Lang had been convicted in November on one felony and five misdemeanors for sexually assaulting a boy who had made a joke at the priest’s expense during a summer camp for altar servers at St. Therese Parish in Munhall, where Lang was pastor at the time.

Lang denied his guilt during the trial and did not give a statement at his sentencing.

The victim, now 30, and his parents were present at Thursday’s hearing, and each provided emotionally moving impact statements to the judge.

“Before 2001, my son and I were friends,” the victim’s father said, recalling teaching his son German and playing chess with him. But after that, the son couldn’t wait to get out of the house and cause mischief and eventually to move “as far away from Pittsburgh as possible.”

The father said he and his wife struggled with the “living hell” of how to deal with him, their marriage strained nearly to the breaking point, and only learned years later it was because “of Hugh Lang’s selfish actions.”

“It undermined the solidarity and well-being of our family, but we weren’t the ones at fault,” he said.

Assistant District Attorney Gregory Stein read the victim’s own impact statement.

The victim said he flew thousands of miles from his current home in Southeast Asia here, requiring him to “rip open this wound all over again.” But he said it was important to bring “some justice to the 11-year-old boy I was.”

In words similar to his testimony in November, the victim recalled being at a summer program for altar servers when, in a shy boy’s awkward attempt to impress his peers with humor, he joked that Father Lang probably drank all the excess communion wine.

He said an enraged Father Lang later took him to an isolated basement room, forced him to undress, took a Polaroid photo of him, fondled him and forced the boy to use his hand on Lang’s penis to perform a sex act.

He said Lang ordered him not to tell anyone and that the existence of the photo effectively silenced him because, as a self-conscious, overweight boy, he was terrified of anyone seeing it.

“He was supposed to be my spiritual mentor,” he said, but added that Lang shattered his ideals and sent him spiraling through years of depression, broken relationships and drug and alcohol abuse.

While the victim testified that Lang assaulted him during the camp, the trial judge concluded it happened later that month after a different activity.

Also present at the sentencing were numerous supporters of Lang, including a retired bishop, two priests and a nun who testified to what they described as his sterling character.

Bishop William Winter, retired auxiliary bishop of the Diocese of Pittsburgh, said Lang was a childhood friend and that they have each served as a priest in the diocese for more than six decades. “He is as trustworthy as anyone I ever knew,” Bishop Winter said.

The Rev.

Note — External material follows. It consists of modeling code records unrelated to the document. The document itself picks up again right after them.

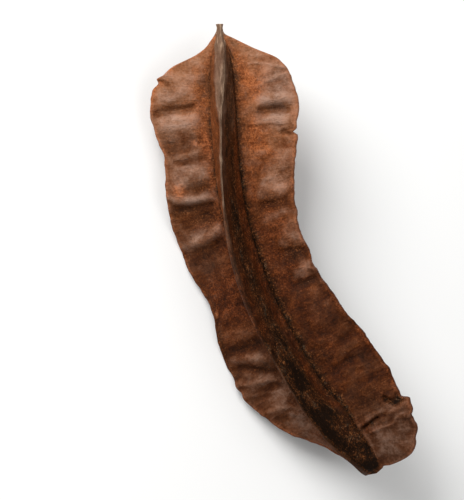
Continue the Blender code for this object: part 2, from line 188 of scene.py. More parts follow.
# A low rim runs along the foot of each keel.
RIM_SHARE = 0.1
RIM_HALF_WIDTH = 0.05
RIM_HEIGHT = 0.0005
RIM_SPAN = (0.38, 0.96, 0.1)

# The right wing's last lobe stands up over a crack across the wing.
LOBE_SPAN = (0.9, 0.985)
LOBE_STEP = 0.0012
LOBE_BLEND = 0.008
LOBE_END_BLEND = 0.02
LOBE_FOOT = 0.3

# Small wrinkles: (half a wave along the pod, half a wave across the wing, height), a row for each size. On
# a broad wing they are this share as high at the root, and twice as high as there at the edge.
WING_WRINKLES = ((3.6, 12.0, 0.4), (1.8, 5.0, 0.18), (1.1, 1.6, 0.07))
KEEL_WRINKLES = ((12.0, 1.2, 0.12), (2.2, 1.8, 0.14), (1.1, 1.1, 0.09))
WRINKLE_START = 0.6
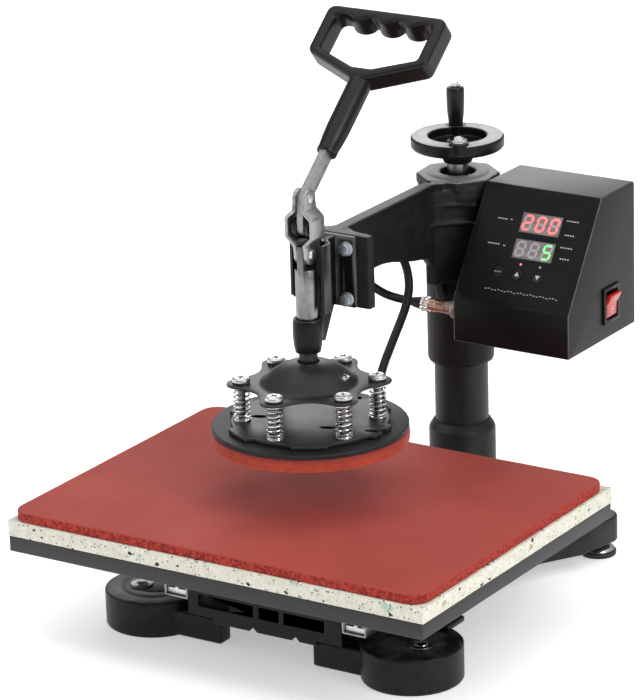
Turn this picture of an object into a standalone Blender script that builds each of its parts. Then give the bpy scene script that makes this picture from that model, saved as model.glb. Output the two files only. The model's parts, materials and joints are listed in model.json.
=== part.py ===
"""Swing-arm heat press: a padded platen on a pull-out drawer, a column with a swinging, height-adjusted arm,
a push-pull toggle that lowers a round, spring-loaded heater, and a temperature controller on the arm.

Sizes are in millimetres and are turned into metres by MM. The machine stands on z = 0 and faces -Y.
"""
import math

import bmesh
import bpy
from mathutils import Matrix, Vector

MM = 0.001
GAP = 0.3  # running or resting clearance between two pieces that touch

# Where the main axes stand
PRESS_Y = -62.0  # vertical axis of the plunger and the heater
COLUMN_Y = 169.0  # vertical axis of the column
PLATEN_Y = -64.5  # middle of the platen

# Base
LEG_BOTTOM = 13.0
LEG_TOP = 35.0
LEG_INNER_X = 45.0
LEG_OUTER_X = 79.5
FRONT_FOOT = (120.3, -111.9)
FRONT_FOOT_R = 40.2
FRONT_FOOT_TOP = 29.5
REAR_FOOT = (120.4, 183.7)
RAIL_X = 83.0
RAIL_TOP = 45.3
RAIL_FRONT = -136.5
RAIL_BACK = 128.0
BEAM_TOP = 43.3
POST_R = 22.25
POST_TOP = 280.0
SOCKET_R = 27.8

# Platen
TRAY_SIZE = (380.0, 288.6)
TRAY_BOTTOM = 79.5
TRAY_TOP = 92.2
PAD_SIZE = (382.4, 290.6)
PAD_TOP = 105.3
MAT_SIZE = (377.2, 284.4)
MAT_Y = -66.2
MAT_TOP = 113.3
MAT_CORNER_R = 15.0

# Arm
SLEEVE_R = 27.6
SLEEVE_BOTTOM = 156.3
SLEEVE_BORE_R = 25.6
SLEEVE_BORE_TOP = 296.0
HUB_TOP = 317.0
STEM_HOLE_R = 14.0
WEB_HALF = 4.0
ARM_TOP = 319.5
BLOCK_FRONT = -27.0
BLOCK_BACK = -18.5
BLOCK_HALF = 36.0
BLOCK_BOTTOM = 260.5

# Toggle
PLATE_HALF = 24.3
PLATE_THICK = 3.0
BOLT_X = 17.8
BOLT_Z = (268.0, 309.2)
FULCRUM_Z = 333.0
CRANK = 23.0  # from the fulcrum to the link's pin
LINK = 45.0
BAR_HALF = 2.7
EAR_HALF = 5.95
BOW_HALF = 12.9
LINK_THICK = 3.0
LINK_WIDTH = 18.0
BUSH_BOTTOM = 231.8
BUSH_TOP = 258.7
ROD_R = 8.6
LEVER_TILT = math.radians(40.0)
LEVER_BEND_Z = 354.9

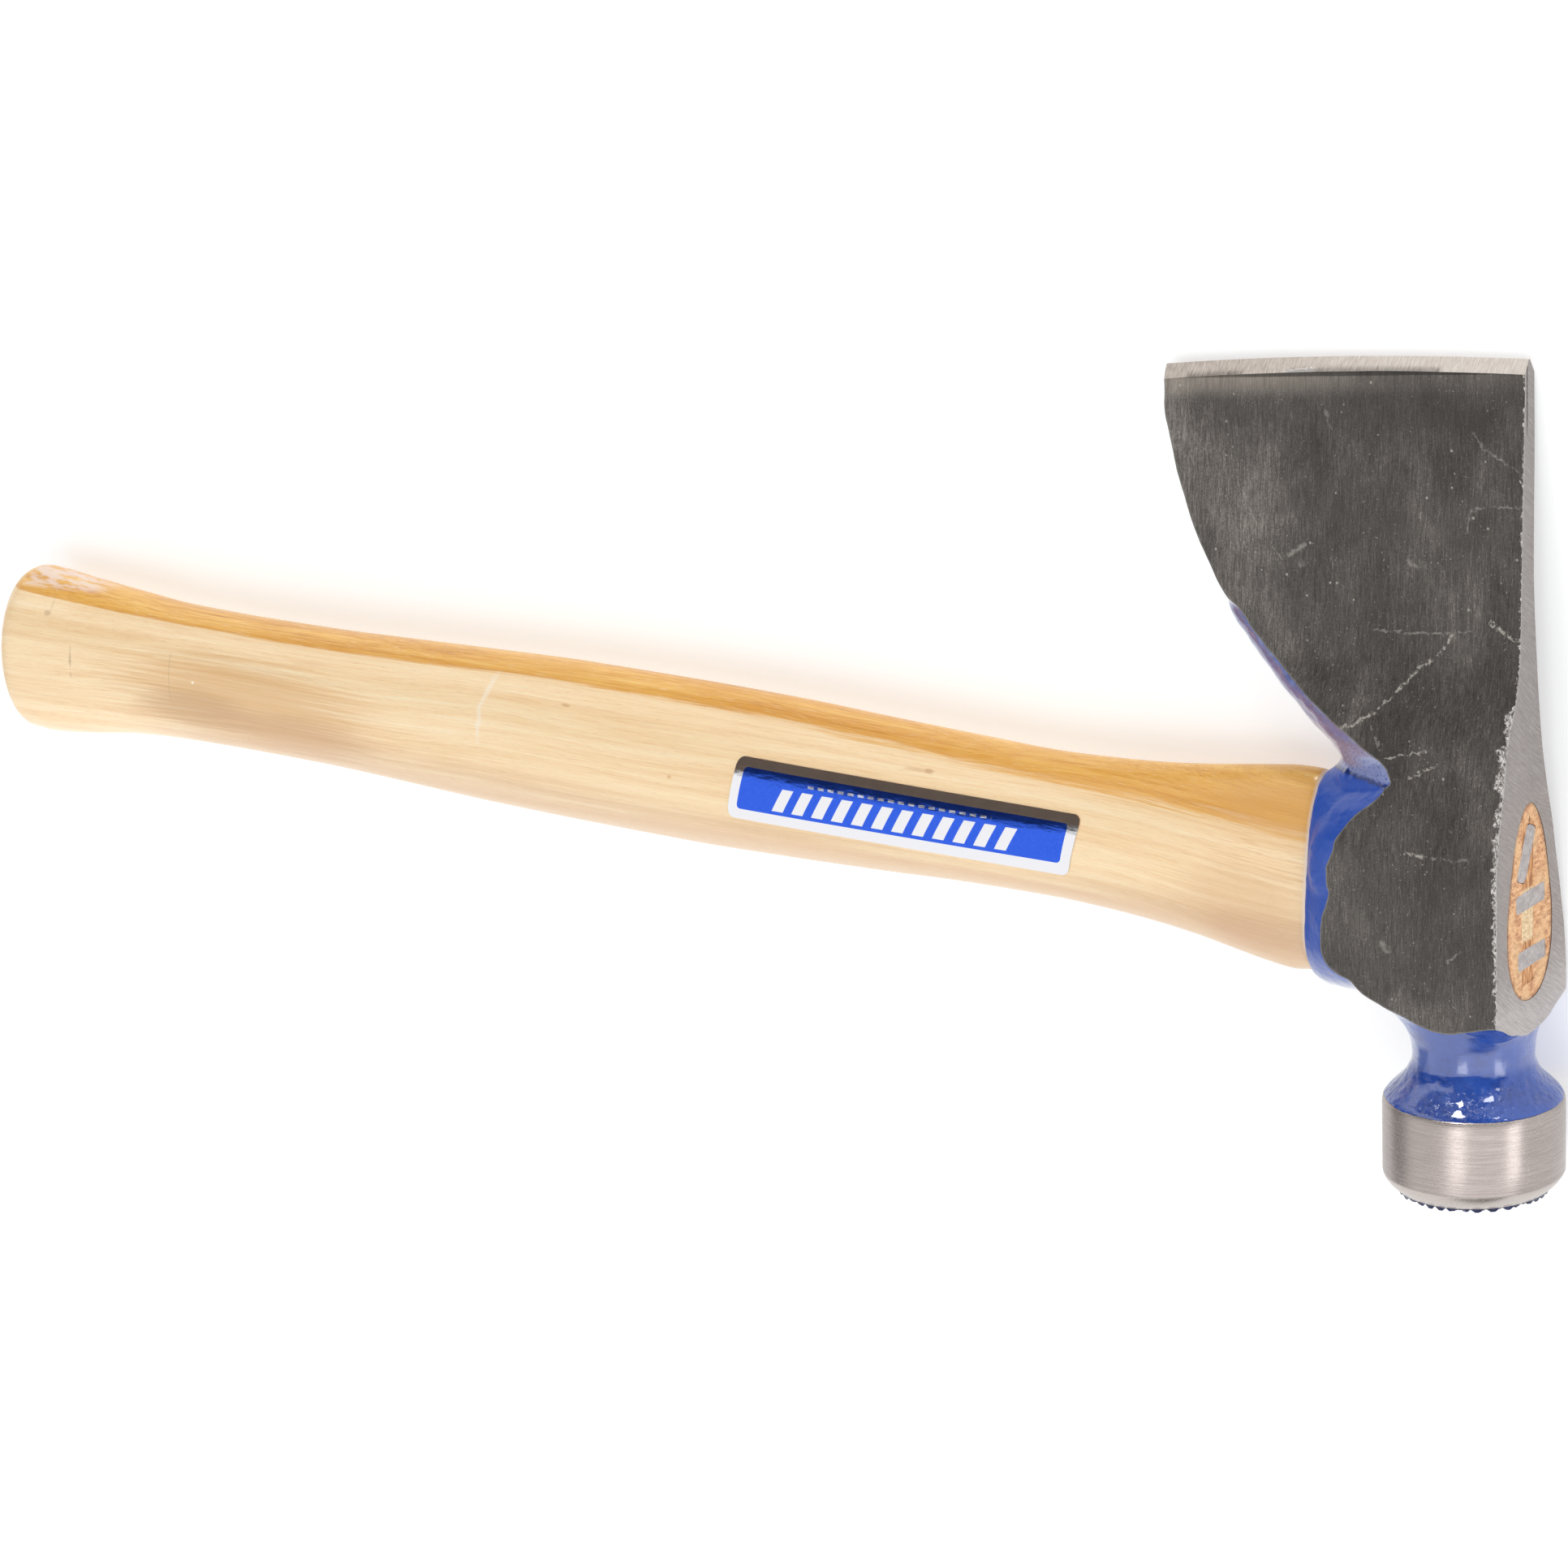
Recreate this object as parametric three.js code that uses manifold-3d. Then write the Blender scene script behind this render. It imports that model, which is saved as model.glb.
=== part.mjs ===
// Hammer-hatchet: a forged steel head (broad blade, eye block, collar, neck and
// round milled poll) on a straight hardwood handle, held by one wooden and three
// steel wedges, with a sticker on the handle's side.
//
// The pieces are described in the tool's own axes, in millimetres:
//   X along the handle, 0 at the head's ground end face, handle towards -X
//   Y from the poll (-Y) to the cutting edge (+Y), 0 at the middle of the eye
//   Z square to the cheeks, 0 at the middle of the handle
// The finished tool is then turned a few degrees so that it lies on its side as it
// would on a bench: on the poll's rim, the blade's edge and the handle's butt.
import * as THREE from 'three';
import { mergeVertices } from 'three/addons/utils/BufferGeometryUtils.js';
import Module from 'manifold-3d';

const wasm = await Module();
wasm.setup();

// ---------------------------------------------------------------- dimensions
const HANDLE_LENGTH = 431.0;       // end face to butt
const EDGE_LENGTH = 88.9;          // cutting edge, toe to heel
const EDGE_TILT = 6.32;            // degrees, heel lower than toe
const EDGE_BULGE = 1.1;            // convexity of the edge
const EDGE_THICK = 0.5;            // width of the blunt edge
const BEVEL = 2.9;                 // height of the edge bevel
const TOE_Y = 116.5;               // toe corner above the eye centre
const POLL_AXIS_X = -13.6;         // poll axis behind the end face
const POLL_R = 19.5;               // striking end radius
const POLL_RIM_R = 16.3;           // radius where the rounded chamfer meets the face
const POLL_CHAMFER_Y = -60.6;
const POLL_FACE_Y = -65.3;         // tips of the milled teeth
const NECK_R = 13.0;
const POLL_FACE_TILT = 0.9;        // degrees, face ground a little out of square
const TOOTH_PITCH = 2.5;
const TOOTH_DEPTH = 1.1;
const COLLAR_X = -49;              // end of the collar on the handle side
const GAP = 0.3;                   // clearance between neighbouring pieces
const LABEL_THICK = 0.25;
const LIE_TILT_X = -6.2989;           // degrees, turn about X to lie on the bench
const LIE_TILT_Y = -0.0944;           // degrees, turn about Y to lie on the bench

// half thickness of the head above and below the mid plane, by Y
const CHEEK_UPPER = [[-33, 13.9], [8, 13.9], [16.4, 12.9], [21.8, 11.9], [28.2, 10.6], [34, 9.6],
  [38, 8.6], [41, 7.4], [45, 5.7], [50, 4.5], [56.6, 3.8], [73.4, 3.2], [86, 2.75], [100.4, 2.2],
  [112, 1.75], [124, 1.6]];
const CHEEK_LOWER = [[-33, 15.4], [-18, 15.3], [-8, 14.4], [-3.2, 13.5], [3, 12.3], [10.2, 10.7], [16.2, 9.5],
  [23.6, 7.5], [34.6, 5.1], [42.6, 4.0], [55, 2.8], [64, 2.1], [72, 1.8], [85, 1.9], [100, 2.1], [112, 2.0],
  [124, 1.9]];

// blade outline: outer edge at the mid plane and at the cheeks, by Y
const BEARD_OUTER = [[22, -48], [22.9, -48], [24, -46.8], [25, -45.9], [26.3, -45.2], [27.6, -46.1],
  [29.2, -47.6], [30.7, -49.5], [33.8, -53.3], [37, -56.4], [40.1, -59.9], [43.3, -63],
  [46.5, -66.1], [49.8, -69], [53, -71.7], [56.4, -73.2], [58, -73.4], [60.9, -74.4], [64.2, -76.2],
  [70.8, -79.9], [77.5, -82.5], [84.3, -84.9], [91.2, -86.5], [98, -87.8], [104.3, -88.1],
  [124, -88.6]];
const BEARD_INNER = [[18, -27], [23, -26], [25.9, -27.2], [27.3, -28.1], [28.6, -28.9], [29.7, -30.2],
  [31.5, -34], [33.8, -37.9], [36.1, -42.4], [39, -47.2], [43.3, -53.9], [47.8, -59.7],
  [52.6, -65.1], [56.7, -69.0], [58, -71.2], [60.9, -73.5], [64.2, -75.4], [70.8, -79.1],
  [77.5, -81.8], [84.3, -84.3], [91.2, -86], [98, -87.5], [104.3, -87.7], [124, -88.4]];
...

Mark Eckman, vicar for clergy for the diocese, made similar accolades and said that besides this case, “there has been no complaint of any sort against Father Lang, sexual or not.”

He and Bishop Winter both identified themselves to the court by their titles with the diocese.

Lang, with more than six decades in ministry, was superintendent of schools for the Diocese of Pittsburgh during the 1980s. He was a priest in residence at St. Anne in Castle Shannon until August 2018, when he was placed on administrative leave after the diocese learned of allegations that would later lead to criminal charges.

In a statement, the diocese said it “recognizes and respects the judicial system and acknowledges the sentence handed down today. At the same time, Father Lang continues to maintain his innocence and is exercising his right to appeal. The Diocese will wait until all civil proceedings are brought to conclusion before moving forward” in an internal disciplinary process. Lang is still technically a priest but remains forbidden from public ministry.

“We continue to pray for healing for Father Lang's accuser and all victims of sexual abuse,” the diocese said.

Lang’s name did not appear in the 2018 statewide grand jury report that accused more than 90 priests in the Diocese of Pittsburgh of abuse over seven decades, but he’s the first Pittsburgh priest to be criminally charged since the report.

Mr. Stein had asked for a sentence of up to seven years, which would have put Lang in the state prison system, citing the impact on the victim and his family and saying a tough sentence would deter Lang and other potential offenders from similar crimes.

Mr. Mielnicki asked for house arrest, citing the priest’s advanced age, the lack of any other allegations against him and the testimony to his character.

Judge Mariani took age into account: “I don’t know how much the public needs protection from an 89-year-old man.”

But the victim-impact statement weighed heavily, and the sexual abuse of children is “a subject of community interest,” the judge said. “There needs to be incarceration at the county level.” (By making the maximum sentence 24 months minus one day, he kept the sentence from the two-year minimum that would put it in the state prison system.)

The judge also sentenced Lang to five years’ probation, effective immediately, and ordered him to have no contact with children or with the victim and his family.

Judge Mark Tranquilli, who presided at the November bench trial, had found the priest guilty of one felony — unlawful contact with a minor. He also convicted the priest of five misdemeanors — one count of indecent exposure, three counts of indecent assault and a count of corruption of the morals of a minor.

Judge Tranquilli had been scheduled to sentence Lang, but Allegheny County Common Pleas President  Judge Kim Berkeley Clark this week restricted him from hearing cases after he was accused of making racist remarks about a juror in an unrelated case.

Lang also recently replaced his lawyer from the trial, Mr. Lewis, who Judge Tranquilli had chastised repeatedly at trial over his procedural conduct.

Mr. Mielnicki took up the unresolved matter of Mr. Lewis’ motion over the statute of limitations at the afternoon hearing.

Mr. Mielnicki said that while state lawmakers had since 2001 extended statutes of limitations for the misdemeanors under which Lang was convicted, it never did so for the felony. Mr. Stein argued the specific felony charge directly refers to violations of misdemeanors under which Lang had been convicted, and for which the statute of limitations had not passed.

Judge Mariani set a March 9 hearing on post-sentence motions.